# DIRECTIONS FOR THIS TASK:
Give back only the lines in the records below from the one with "Keep writing the" to the one with "return wall_point(a, t, 0.0, 0.0)", both inclusive, word for word.

━━━ MATERIAL SHOWN

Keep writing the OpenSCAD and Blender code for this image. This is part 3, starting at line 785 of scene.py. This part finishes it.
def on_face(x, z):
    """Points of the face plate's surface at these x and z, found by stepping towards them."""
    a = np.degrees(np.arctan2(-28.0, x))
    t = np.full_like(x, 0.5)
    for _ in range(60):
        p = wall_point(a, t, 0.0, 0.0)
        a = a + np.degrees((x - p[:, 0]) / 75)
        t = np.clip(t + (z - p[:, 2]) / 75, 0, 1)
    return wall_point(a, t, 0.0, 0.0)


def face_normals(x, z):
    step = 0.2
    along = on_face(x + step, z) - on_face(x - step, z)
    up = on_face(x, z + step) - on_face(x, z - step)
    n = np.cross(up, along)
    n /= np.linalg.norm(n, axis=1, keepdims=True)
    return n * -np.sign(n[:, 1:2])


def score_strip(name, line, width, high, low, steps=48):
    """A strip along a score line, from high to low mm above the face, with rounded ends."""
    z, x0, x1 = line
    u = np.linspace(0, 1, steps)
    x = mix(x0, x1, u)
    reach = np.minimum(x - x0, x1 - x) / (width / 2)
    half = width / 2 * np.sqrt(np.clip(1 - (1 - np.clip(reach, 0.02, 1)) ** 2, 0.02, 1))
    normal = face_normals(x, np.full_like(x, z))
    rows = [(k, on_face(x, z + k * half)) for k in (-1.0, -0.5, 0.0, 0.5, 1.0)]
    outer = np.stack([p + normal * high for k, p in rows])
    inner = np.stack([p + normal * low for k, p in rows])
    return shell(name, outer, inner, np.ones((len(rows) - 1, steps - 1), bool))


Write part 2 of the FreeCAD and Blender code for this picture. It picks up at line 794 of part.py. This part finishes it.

━━━━━━
━━━ MATERIAL SHOWN

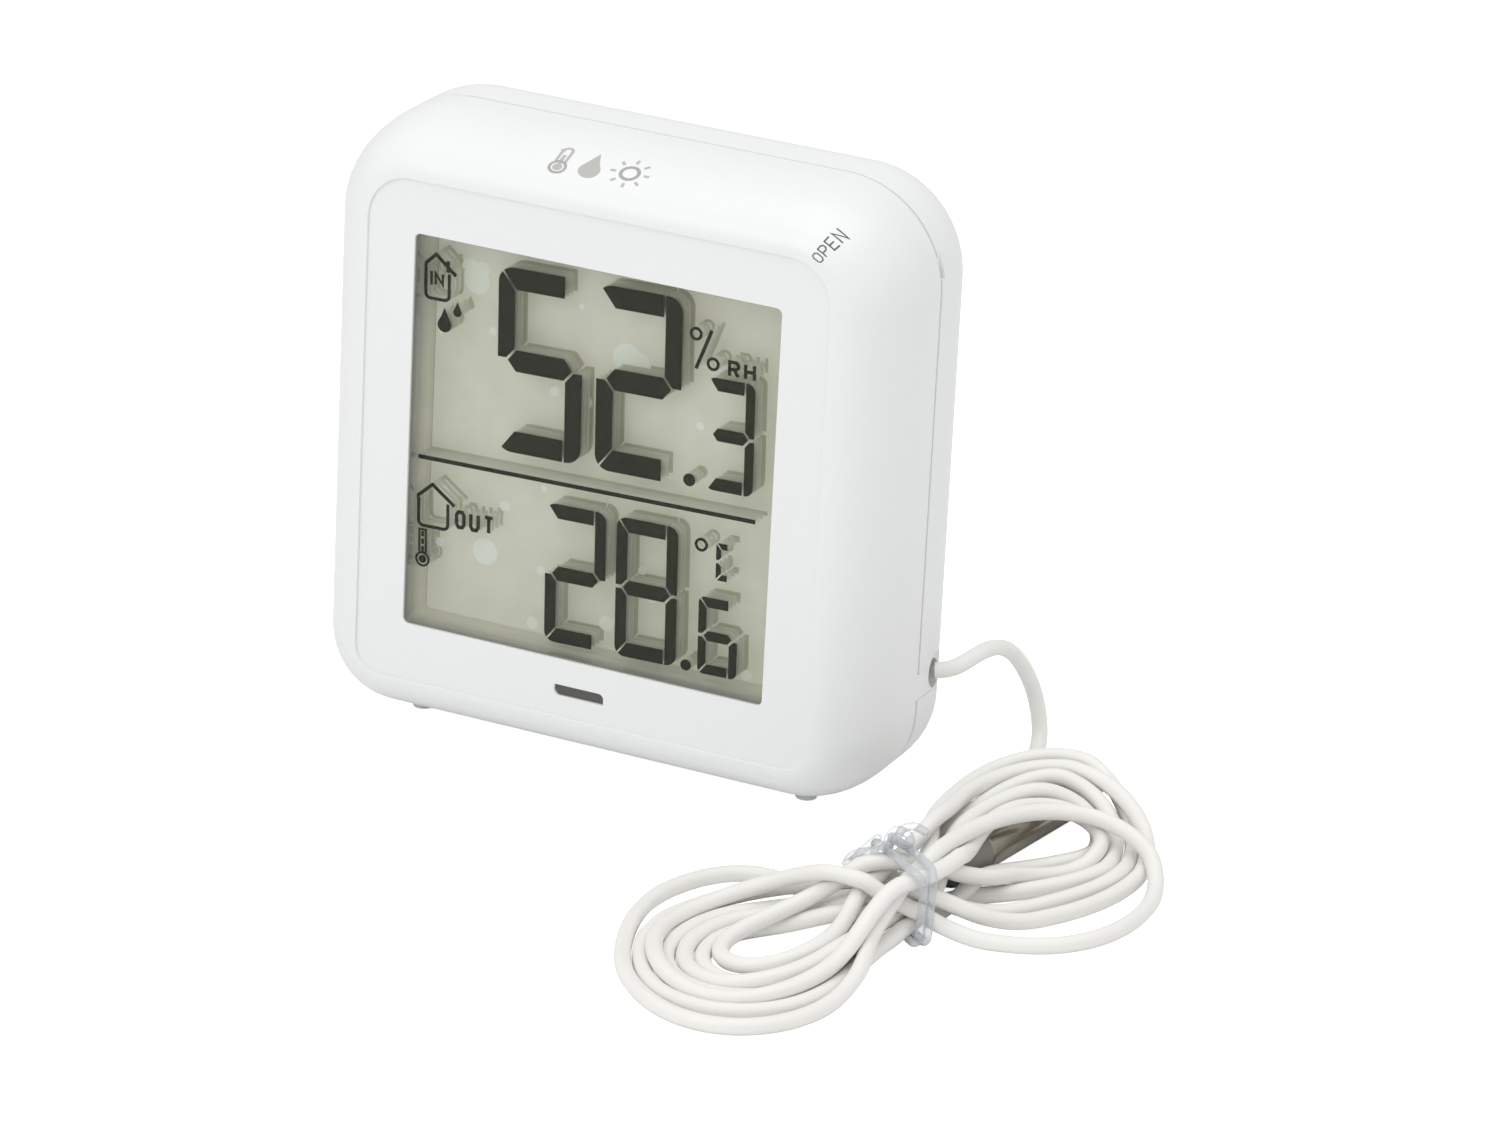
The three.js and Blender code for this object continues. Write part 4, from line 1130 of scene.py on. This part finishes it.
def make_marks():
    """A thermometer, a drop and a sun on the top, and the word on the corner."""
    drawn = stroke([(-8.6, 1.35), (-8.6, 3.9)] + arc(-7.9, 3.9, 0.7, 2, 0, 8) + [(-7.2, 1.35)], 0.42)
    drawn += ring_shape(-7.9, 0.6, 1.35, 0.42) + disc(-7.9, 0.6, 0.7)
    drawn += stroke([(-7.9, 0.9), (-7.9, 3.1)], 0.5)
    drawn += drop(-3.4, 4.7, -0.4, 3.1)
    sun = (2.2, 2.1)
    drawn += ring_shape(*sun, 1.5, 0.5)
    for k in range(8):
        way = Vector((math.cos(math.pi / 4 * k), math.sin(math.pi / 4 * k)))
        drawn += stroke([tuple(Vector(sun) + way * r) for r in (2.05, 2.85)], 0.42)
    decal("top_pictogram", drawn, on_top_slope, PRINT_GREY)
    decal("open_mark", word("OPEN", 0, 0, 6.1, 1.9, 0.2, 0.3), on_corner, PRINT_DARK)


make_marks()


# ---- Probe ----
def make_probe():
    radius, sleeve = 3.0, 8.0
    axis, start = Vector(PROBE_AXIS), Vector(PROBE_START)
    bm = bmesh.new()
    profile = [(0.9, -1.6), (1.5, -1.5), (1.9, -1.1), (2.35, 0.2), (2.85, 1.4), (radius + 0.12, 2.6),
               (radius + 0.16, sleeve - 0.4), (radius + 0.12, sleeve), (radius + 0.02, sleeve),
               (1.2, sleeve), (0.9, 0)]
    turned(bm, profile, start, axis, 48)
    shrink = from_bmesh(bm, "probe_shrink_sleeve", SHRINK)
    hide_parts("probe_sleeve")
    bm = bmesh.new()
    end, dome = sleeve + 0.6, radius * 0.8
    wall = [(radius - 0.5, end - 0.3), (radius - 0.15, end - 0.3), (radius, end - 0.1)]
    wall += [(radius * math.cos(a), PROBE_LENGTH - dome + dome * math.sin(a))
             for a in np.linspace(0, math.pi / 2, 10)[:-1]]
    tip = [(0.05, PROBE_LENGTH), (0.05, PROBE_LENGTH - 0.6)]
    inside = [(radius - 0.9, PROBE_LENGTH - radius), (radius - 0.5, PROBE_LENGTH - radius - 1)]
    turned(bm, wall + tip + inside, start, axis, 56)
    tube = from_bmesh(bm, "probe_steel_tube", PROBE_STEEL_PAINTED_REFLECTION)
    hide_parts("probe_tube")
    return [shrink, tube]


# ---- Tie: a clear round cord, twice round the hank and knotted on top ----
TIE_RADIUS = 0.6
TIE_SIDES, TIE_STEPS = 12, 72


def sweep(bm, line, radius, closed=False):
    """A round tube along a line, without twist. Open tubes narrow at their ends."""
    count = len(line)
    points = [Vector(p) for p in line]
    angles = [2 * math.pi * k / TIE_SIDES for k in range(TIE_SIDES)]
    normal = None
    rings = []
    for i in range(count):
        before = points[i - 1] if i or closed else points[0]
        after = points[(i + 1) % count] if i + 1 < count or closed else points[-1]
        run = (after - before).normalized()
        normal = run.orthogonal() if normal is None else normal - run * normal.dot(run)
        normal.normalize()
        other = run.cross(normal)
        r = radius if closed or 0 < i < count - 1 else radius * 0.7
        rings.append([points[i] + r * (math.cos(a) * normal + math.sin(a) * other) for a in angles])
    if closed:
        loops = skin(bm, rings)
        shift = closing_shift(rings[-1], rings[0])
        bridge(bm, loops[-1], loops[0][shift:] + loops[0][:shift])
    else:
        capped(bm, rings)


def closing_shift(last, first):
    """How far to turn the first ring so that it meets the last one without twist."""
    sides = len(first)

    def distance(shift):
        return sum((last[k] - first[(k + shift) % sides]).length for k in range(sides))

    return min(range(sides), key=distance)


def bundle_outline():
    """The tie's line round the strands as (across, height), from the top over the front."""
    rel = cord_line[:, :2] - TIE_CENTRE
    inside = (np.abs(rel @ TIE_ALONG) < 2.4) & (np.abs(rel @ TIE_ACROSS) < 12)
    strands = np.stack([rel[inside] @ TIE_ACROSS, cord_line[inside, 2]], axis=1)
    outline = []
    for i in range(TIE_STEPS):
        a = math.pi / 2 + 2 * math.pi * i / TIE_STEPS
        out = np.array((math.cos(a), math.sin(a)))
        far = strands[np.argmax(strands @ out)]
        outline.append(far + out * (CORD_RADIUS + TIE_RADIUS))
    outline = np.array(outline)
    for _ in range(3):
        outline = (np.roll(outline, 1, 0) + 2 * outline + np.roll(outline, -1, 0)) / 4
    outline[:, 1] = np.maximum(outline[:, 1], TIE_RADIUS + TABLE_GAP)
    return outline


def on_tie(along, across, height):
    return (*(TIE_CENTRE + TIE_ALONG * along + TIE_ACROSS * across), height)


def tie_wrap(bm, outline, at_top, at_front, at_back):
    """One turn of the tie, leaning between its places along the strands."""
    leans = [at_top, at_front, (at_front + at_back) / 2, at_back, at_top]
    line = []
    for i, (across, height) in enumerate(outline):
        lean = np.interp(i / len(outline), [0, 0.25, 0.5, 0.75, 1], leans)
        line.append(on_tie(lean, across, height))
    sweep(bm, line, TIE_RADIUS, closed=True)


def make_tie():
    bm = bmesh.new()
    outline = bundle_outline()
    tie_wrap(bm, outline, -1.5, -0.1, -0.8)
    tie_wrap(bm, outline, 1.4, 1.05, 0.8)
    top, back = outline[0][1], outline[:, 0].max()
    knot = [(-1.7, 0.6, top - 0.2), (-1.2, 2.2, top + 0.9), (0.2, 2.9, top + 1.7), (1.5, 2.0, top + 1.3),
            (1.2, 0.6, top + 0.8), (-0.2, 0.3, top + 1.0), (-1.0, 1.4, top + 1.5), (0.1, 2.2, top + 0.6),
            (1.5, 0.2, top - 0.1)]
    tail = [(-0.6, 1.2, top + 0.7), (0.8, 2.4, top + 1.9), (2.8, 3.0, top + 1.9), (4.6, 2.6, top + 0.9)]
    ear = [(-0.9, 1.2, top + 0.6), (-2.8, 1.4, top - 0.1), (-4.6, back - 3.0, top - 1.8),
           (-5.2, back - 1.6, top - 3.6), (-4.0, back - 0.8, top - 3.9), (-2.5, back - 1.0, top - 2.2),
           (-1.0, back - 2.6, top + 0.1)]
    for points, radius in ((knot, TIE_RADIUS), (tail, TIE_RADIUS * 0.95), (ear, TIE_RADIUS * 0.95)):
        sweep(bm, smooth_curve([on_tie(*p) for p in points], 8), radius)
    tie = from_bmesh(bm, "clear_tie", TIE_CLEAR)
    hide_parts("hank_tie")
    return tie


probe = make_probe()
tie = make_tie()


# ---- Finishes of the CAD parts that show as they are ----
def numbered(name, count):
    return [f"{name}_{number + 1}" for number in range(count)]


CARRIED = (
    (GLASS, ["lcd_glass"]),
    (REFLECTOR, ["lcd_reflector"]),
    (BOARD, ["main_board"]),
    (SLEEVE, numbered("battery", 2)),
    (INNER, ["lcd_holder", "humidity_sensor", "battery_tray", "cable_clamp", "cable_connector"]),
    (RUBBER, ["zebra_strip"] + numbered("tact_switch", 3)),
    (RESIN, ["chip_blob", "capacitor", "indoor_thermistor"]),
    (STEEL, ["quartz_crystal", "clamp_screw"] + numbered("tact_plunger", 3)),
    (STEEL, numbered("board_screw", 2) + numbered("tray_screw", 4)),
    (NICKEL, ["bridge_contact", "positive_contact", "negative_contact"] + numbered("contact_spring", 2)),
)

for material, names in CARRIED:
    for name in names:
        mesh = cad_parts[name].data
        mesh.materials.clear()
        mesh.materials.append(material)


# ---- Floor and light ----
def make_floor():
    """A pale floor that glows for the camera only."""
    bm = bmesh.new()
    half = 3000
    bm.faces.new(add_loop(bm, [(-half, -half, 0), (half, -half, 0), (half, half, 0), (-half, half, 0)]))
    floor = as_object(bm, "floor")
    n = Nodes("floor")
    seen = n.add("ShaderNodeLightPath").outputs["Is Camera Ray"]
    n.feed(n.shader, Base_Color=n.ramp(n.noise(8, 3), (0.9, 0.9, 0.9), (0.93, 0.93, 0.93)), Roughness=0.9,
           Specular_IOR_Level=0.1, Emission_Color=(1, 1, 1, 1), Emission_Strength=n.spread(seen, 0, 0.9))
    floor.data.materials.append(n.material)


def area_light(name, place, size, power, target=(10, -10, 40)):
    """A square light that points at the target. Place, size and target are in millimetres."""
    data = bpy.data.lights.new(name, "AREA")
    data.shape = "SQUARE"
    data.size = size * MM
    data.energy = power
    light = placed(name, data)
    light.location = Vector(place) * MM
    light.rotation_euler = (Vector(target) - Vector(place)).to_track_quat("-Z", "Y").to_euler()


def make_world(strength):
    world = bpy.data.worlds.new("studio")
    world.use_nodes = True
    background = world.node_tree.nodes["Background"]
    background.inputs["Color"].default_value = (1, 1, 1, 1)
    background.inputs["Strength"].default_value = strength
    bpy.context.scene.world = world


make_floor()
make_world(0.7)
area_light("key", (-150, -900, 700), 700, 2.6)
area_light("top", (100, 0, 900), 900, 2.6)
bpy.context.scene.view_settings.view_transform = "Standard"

━━━━━━
━━━ MATERIAL SHOWN

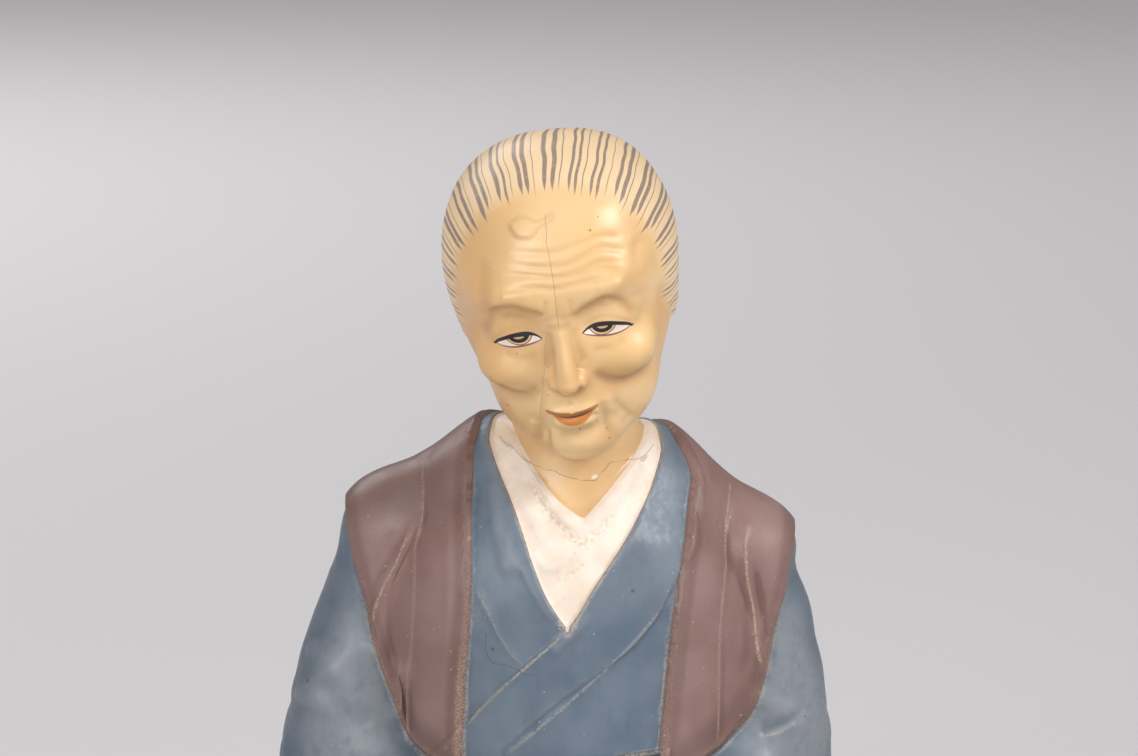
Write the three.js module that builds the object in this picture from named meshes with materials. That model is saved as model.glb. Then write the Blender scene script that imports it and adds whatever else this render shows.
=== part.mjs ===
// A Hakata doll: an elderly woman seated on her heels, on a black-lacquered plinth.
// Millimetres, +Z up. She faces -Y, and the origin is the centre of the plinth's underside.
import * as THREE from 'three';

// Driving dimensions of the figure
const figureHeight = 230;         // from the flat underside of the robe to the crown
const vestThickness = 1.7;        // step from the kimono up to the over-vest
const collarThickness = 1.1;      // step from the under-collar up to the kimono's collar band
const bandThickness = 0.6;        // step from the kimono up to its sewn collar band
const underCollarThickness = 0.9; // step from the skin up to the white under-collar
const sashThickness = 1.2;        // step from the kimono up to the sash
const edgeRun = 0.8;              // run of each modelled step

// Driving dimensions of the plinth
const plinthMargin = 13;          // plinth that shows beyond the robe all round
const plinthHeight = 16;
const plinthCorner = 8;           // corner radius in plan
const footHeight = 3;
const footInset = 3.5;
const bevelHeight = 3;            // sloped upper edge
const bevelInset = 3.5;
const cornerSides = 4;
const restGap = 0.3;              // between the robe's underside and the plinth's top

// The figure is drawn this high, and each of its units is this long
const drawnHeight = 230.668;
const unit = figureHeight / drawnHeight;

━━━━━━

# OUTPUT OF THE TASK:
Keep writing the OpenSCAD and Blender code for this image. This is part 3, starting at line 785 of scene.py. This part finishes it.
def on_face(x, z):
    """Points of the face plate's surface at these x and z, found by stepping towards them."""
    a = np.degrees(np.arctan2(-28.0, x))
    t = np.full_like(x, 0.5)
    for _ in range(60):
        p = wall_point(a, t, 0.0, 0.0)
        a = a + np.degrees((x - p[:, 0]) / 75)
        t = np.clip(t + (z - p[:, 2]) / 75, 0, 1)
    return wall_point(a, t, 0.0, 0.0)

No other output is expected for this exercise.